DESCRIPTION OF THE TASK:
Read the listing below and copy out every line that holds "scene".
──────
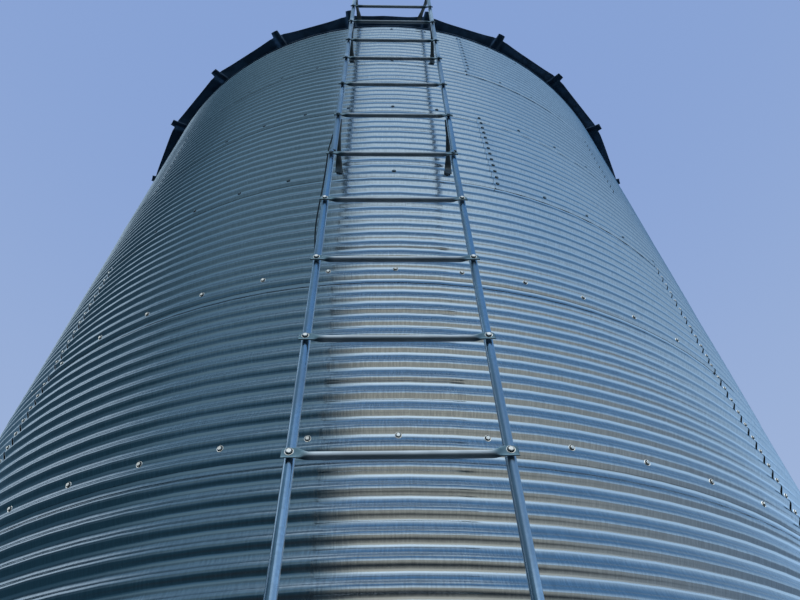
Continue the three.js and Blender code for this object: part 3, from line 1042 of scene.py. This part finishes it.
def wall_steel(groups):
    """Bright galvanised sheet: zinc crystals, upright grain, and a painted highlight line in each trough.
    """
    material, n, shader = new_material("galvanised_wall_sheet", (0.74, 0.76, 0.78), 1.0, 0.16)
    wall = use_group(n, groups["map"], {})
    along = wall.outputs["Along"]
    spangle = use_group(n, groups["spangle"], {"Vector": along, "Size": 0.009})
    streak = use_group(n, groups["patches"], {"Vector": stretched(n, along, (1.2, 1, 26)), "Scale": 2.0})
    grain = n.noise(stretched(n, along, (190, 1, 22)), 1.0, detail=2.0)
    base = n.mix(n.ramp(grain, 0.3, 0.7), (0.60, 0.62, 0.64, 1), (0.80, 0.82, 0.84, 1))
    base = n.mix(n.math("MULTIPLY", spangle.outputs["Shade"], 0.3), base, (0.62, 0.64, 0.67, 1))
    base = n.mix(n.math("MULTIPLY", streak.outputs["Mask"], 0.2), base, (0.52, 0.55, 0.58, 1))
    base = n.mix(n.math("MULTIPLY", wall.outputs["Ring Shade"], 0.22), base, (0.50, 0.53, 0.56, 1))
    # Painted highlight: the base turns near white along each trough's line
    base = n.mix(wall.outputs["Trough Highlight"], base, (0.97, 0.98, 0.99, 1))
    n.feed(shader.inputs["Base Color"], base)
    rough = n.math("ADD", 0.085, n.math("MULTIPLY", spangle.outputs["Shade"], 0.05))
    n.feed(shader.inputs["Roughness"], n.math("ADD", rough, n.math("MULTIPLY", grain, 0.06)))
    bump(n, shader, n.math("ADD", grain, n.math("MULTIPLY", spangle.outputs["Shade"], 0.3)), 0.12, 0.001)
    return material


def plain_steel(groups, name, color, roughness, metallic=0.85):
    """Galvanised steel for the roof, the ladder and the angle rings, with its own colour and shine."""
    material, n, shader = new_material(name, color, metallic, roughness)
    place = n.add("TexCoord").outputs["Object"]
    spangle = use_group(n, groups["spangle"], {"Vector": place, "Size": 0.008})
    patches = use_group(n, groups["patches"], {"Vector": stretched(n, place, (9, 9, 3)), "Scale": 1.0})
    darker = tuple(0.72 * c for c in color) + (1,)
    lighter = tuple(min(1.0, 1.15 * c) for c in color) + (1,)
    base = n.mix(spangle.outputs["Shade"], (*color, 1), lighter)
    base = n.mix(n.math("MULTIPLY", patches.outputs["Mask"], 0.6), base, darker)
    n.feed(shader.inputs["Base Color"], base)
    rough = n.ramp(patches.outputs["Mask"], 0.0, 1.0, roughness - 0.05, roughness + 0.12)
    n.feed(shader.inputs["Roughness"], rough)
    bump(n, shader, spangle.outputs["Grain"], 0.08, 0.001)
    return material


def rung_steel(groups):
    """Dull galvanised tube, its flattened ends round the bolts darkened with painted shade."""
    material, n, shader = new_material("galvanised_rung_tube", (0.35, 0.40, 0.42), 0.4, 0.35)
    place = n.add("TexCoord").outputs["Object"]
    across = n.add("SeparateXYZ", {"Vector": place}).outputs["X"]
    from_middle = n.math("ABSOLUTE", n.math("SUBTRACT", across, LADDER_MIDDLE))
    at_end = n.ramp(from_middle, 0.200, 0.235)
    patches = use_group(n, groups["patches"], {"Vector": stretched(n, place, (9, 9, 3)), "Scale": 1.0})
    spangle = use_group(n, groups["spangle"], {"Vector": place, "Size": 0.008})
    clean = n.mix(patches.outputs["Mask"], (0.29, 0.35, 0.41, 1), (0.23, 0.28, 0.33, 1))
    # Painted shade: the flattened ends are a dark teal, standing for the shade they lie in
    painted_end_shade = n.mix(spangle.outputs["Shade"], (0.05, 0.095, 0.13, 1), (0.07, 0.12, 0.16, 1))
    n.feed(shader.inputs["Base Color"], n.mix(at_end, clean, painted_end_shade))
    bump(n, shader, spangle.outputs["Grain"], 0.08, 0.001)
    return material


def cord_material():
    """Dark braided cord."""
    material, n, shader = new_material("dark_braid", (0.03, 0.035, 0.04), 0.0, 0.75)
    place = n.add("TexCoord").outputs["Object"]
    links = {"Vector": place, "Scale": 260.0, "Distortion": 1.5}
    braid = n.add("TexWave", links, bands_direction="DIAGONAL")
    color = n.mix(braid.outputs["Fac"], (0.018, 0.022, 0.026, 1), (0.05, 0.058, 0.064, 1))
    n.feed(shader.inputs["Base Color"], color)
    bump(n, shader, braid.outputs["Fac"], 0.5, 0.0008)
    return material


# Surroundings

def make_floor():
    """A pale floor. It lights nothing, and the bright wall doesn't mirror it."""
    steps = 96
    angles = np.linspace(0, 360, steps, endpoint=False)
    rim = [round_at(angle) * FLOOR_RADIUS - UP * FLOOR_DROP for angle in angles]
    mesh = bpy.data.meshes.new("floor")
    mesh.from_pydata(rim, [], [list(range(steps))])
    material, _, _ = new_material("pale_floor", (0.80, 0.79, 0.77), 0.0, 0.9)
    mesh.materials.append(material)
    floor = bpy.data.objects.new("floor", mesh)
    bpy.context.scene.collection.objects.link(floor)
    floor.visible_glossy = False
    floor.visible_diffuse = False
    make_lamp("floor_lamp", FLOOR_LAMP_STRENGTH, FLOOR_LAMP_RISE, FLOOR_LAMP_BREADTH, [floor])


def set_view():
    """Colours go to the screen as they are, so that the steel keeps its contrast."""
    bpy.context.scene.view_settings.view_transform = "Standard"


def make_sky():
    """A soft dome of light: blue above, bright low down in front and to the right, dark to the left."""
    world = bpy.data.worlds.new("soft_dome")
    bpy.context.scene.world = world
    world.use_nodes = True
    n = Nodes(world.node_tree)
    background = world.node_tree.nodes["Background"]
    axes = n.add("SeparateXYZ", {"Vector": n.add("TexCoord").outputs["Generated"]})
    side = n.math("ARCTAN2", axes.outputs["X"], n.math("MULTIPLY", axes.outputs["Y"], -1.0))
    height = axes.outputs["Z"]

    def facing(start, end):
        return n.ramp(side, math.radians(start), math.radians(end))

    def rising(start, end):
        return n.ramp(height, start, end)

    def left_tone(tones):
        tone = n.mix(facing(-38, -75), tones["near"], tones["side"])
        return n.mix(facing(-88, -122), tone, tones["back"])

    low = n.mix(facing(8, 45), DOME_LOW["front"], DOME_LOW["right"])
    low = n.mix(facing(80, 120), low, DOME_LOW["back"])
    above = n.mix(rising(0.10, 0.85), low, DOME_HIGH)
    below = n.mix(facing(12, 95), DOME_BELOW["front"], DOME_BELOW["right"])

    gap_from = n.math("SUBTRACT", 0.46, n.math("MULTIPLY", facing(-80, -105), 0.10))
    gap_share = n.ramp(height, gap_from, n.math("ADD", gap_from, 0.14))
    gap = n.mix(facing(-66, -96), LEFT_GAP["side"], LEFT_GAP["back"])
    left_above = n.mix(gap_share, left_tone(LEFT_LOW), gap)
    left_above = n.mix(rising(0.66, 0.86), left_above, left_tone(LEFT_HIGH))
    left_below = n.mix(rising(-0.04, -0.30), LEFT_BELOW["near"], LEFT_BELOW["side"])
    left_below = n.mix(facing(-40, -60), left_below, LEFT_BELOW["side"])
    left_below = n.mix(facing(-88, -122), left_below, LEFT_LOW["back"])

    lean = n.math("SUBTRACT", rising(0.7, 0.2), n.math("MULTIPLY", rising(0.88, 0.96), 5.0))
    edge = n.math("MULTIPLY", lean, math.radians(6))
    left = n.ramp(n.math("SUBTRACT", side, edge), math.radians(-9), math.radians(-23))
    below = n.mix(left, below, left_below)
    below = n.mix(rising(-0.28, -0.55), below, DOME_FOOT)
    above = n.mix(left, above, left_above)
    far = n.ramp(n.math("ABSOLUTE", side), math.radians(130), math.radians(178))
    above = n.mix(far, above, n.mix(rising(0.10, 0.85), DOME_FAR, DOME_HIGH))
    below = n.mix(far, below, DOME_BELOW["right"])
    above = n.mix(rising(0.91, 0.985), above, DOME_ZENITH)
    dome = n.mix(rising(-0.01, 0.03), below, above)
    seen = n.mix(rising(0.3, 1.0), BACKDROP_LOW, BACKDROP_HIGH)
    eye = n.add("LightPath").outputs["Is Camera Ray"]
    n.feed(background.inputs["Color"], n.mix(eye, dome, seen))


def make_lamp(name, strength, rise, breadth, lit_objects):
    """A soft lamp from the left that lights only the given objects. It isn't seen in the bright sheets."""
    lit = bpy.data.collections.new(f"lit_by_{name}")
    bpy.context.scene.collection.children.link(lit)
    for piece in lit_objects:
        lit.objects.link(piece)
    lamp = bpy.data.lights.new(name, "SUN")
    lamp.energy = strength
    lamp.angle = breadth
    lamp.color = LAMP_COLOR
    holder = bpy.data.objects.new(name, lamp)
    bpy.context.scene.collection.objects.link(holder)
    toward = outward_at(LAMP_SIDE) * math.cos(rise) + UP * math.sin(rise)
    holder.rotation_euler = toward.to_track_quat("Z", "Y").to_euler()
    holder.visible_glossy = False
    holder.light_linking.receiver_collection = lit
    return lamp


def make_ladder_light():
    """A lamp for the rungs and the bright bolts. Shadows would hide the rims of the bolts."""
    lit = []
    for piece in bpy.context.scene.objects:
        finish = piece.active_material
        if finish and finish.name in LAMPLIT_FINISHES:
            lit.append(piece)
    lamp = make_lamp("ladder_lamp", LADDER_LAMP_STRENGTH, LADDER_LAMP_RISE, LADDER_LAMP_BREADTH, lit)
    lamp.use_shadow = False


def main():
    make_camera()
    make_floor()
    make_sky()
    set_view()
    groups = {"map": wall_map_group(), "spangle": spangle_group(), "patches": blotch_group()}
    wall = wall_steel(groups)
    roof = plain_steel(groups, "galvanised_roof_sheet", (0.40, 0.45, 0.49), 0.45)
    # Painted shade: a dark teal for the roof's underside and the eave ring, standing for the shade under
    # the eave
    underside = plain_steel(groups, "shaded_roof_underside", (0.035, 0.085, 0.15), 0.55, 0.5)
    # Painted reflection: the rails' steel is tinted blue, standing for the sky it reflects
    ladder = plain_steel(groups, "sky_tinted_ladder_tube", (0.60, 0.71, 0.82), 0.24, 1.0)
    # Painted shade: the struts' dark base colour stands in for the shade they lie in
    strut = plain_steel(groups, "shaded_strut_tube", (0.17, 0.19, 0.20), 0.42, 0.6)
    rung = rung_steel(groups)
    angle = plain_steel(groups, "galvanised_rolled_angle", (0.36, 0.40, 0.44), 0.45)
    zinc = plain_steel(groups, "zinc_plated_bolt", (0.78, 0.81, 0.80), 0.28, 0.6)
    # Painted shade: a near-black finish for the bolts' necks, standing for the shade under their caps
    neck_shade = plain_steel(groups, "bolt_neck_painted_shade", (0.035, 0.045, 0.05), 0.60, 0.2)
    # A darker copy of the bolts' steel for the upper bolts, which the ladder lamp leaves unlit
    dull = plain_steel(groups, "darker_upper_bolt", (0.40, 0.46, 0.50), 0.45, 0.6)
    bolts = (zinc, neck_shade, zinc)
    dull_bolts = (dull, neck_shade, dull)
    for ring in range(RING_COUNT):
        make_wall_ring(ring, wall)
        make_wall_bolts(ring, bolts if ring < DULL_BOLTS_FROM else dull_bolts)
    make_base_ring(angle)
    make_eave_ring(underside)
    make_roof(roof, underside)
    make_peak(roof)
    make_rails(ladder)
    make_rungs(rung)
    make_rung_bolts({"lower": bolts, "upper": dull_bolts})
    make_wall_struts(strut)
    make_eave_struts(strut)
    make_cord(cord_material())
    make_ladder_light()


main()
──────
WRITTEN SOLUTION:
Continue the three.js and Blender code for this object: part 3, from line 1042 of scene.py. This part finishes it.
    bpy.context.scene.collection.objects.link(floor)
    bpy.context.scene.view_settings.view_transform = "Standard"
    bpy.context.scene.world = world
    bpy.context.scene.collection.children.link(lit)
    bpy.context.scene.collection.objects.link(holder)
    for piece in bpy.context.scene.objects:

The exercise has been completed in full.